§ **What is being asked**:
Reproduce all records exactly.

§ **Stored data**:
###
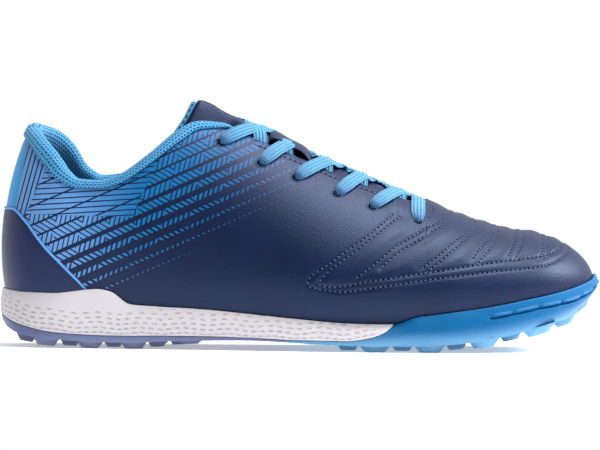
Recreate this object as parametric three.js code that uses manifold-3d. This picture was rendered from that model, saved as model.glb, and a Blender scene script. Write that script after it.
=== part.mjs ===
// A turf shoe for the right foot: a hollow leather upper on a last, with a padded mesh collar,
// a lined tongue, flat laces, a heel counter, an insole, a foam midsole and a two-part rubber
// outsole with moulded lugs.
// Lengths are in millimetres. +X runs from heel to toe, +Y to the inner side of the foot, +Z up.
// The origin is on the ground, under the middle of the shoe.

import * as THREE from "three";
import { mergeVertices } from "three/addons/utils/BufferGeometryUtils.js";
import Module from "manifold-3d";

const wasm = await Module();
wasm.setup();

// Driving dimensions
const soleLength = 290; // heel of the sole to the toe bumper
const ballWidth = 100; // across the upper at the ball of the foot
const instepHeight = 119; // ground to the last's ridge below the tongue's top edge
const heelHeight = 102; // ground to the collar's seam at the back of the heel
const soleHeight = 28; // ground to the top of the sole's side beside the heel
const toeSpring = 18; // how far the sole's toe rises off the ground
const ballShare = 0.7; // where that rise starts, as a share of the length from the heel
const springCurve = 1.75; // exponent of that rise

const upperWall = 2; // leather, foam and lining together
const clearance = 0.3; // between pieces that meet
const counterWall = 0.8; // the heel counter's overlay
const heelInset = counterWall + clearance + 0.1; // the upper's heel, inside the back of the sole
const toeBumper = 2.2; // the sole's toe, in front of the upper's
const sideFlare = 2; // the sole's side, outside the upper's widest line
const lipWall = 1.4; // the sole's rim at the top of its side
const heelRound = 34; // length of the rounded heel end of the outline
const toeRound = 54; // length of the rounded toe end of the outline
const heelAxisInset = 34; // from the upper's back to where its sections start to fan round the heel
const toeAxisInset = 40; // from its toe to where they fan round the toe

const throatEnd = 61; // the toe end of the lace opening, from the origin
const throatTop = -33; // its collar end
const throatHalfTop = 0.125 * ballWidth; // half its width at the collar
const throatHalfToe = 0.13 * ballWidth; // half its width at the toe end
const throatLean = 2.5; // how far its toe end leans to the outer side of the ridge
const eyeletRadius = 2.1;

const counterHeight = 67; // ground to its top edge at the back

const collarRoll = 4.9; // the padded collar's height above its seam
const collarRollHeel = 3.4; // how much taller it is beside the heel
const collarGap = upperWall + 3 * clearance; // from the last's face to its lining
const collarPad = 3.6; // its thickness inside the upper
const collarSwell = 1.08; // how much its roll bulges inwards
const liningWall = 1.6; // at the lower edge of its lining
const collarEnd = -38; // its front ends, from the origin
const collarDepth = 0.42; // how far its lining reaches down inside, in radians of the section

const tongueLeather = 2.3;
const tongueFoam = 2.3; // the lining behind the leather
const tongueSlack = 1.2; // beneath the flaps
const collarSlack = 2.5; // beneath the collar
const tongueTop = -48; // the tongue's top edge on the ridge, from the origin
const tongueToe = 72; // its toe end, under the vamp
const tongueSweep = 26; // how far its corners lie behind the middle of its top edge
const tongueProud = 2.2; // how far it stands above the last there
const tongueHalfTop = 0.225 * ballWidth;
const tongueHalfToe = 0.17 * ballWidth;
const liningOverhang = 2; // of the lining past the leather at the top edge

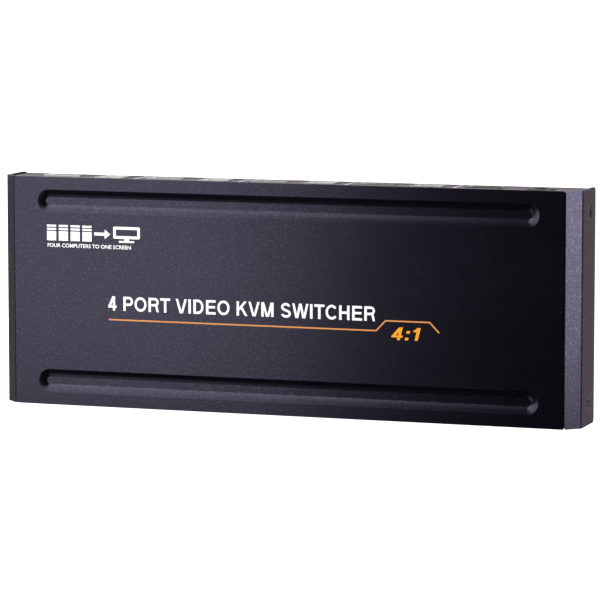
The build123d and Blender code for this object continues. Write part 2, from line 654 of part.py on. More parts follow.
###
§ **Correct response**:
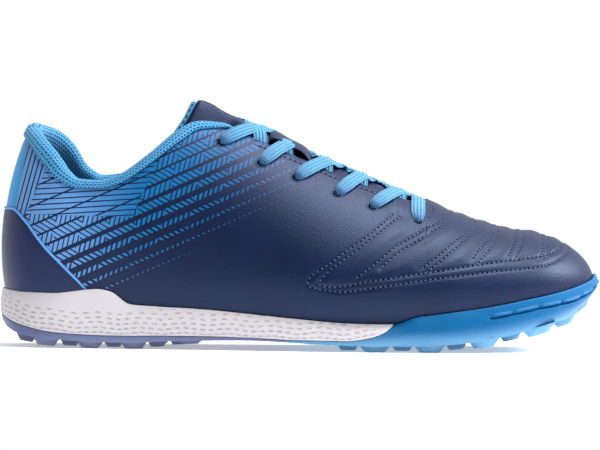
Recreate this object as parametric three.js code that uses manifold-3d. This picture was rendered from that model, saved as model.glb, and a Blender scene script. Write that script after it.
=== part.mjs ===
// A turf shoe for the right foot: a hollow leather upper on a last, with a padded mesh collar,
// a lined tongue, flat laces, a heel counter, an insole, a foam midsole and a two-part rubber
// outsole with moulded lugs.
// Lengths are in millimetres. +X runs from heel to toe, +Y to the inner side of the foot, +Z up.
// The origin is on the ground, under the middle of the shoe.

import * as THREE from "three";
import { mergeVertices } from "three/addons/utils/BufferGeometryUtils.js";
import Module from "manifold-3d";

const wasm = await Module();
wasm.setup();

// Driving dimensions
const soleLength = 290; // heel of the sole to the toe bumper
const ballWidth = 100; // across the upper at the ball of the foot
const instepHeight = 119; // ground to the last's ridge below the tongue's top edge
const heelHeight = 102; // ground to the collar's seam at the back of the heel
const soleHeight = 28; // ground to the top of the sole's side beside the heel
const toeSpring = 18; // how far the sole's toe rises off the ground
const ballShare = 0.7; // where that rise starts, as a share of the length from the heel
const springCurve = 1.75; // exponent of that rise

const upperWall = 2; // leather, foam and lining together
const clearance = 0.3; // between pieces that meet
const counterWall = 0.8; // the heel counter's overlay
const heelInset = counterWall + clearance + 0.1; // the upper's heel, inside the back of the sole
const toeBumper = 2.2; // the sole's toe, in front of the upper's
const sideFlare = 2; // the sole's side, outside the upper's widest line
const lipWall = 1.4; // the sole's rim at the top of its side
const heelRound = 34; // length of the rounded heel end of the outline
const toeRound = 54; // length of the rounded toe end of the outline
const heelAxisInset = 34; // from the upper's back to where its sections start to fan round the heel
const toeAxisInset = 40; // from its toe to where they fan round the toe

const throatEnd = 61; // the toe end of the lace opening, from the origin
const throatTop = -33; // its collar end
const throatHalfTop = 0.125 * ballWidth; // half its width at the collar
const throatHalfToe = 0.13 * ballWidth; // half its width at the toe end
const throatLean = 2.5; // how far its toe end leans to the outer side of the ridge
const eyeletRadius = 2.1;

const counterHeight = 67; // ground to its top edge at the back

const collarRoll = 4.9; // the padded collar's height above its seam
const collarRollHeel = 3.4; // how much taller it is beside the heel
const collarGap = upperWall + 3 * clearance; // from the last's face to its lining
const collarPad = 3.6; // its thickness inside the upper
const collarSwell = 1.08; // how much its roll bulges inwards
const liningWall = 1.6; // at the lower edge of its lining
const collarEnd = -38; // its front ends, from the origin
const collarDepth = 0.42; // how far its lining reaches down inside, in radians of the section

const tongueLeather = 2.3;
const tongueFoam = 2.3; // the lining behind the leather
const tongueSlack = 1.2; // beneath the flaps
const collarSlack = 2.5; // beneath the collar
const tongueTop = -48; // the tongue's top edge on the ridge, from the origin
const tongueToe = 72; // its toe end, under the vamp
const tongueSweep = 26; // how far its corners lie behind the middle of its top edge
const tongueProud = 2.2; // how far it stands above the last there
const tongueHalfTop = 0.225 * ballWidth;
const tongueHalfToe = 0.17 * ballWidth;
const liningOverhang = 2; // of the lining past the leather at the top edge

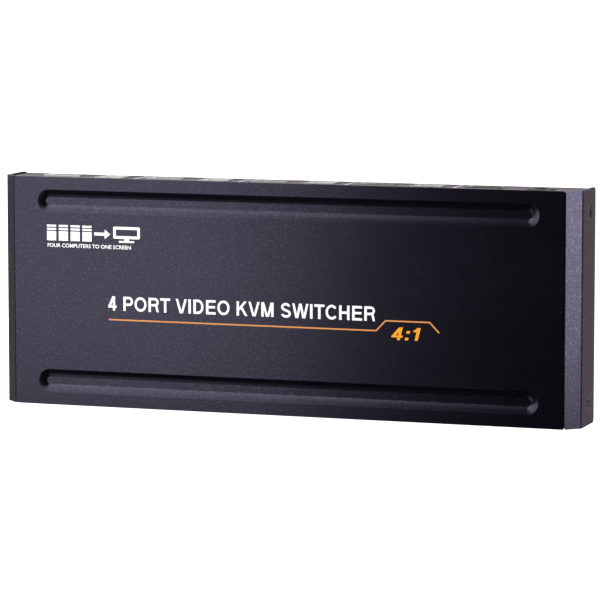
The build123d and Blender code for this object continues. Write part 2, from line 654 of part.py on. More parts follow.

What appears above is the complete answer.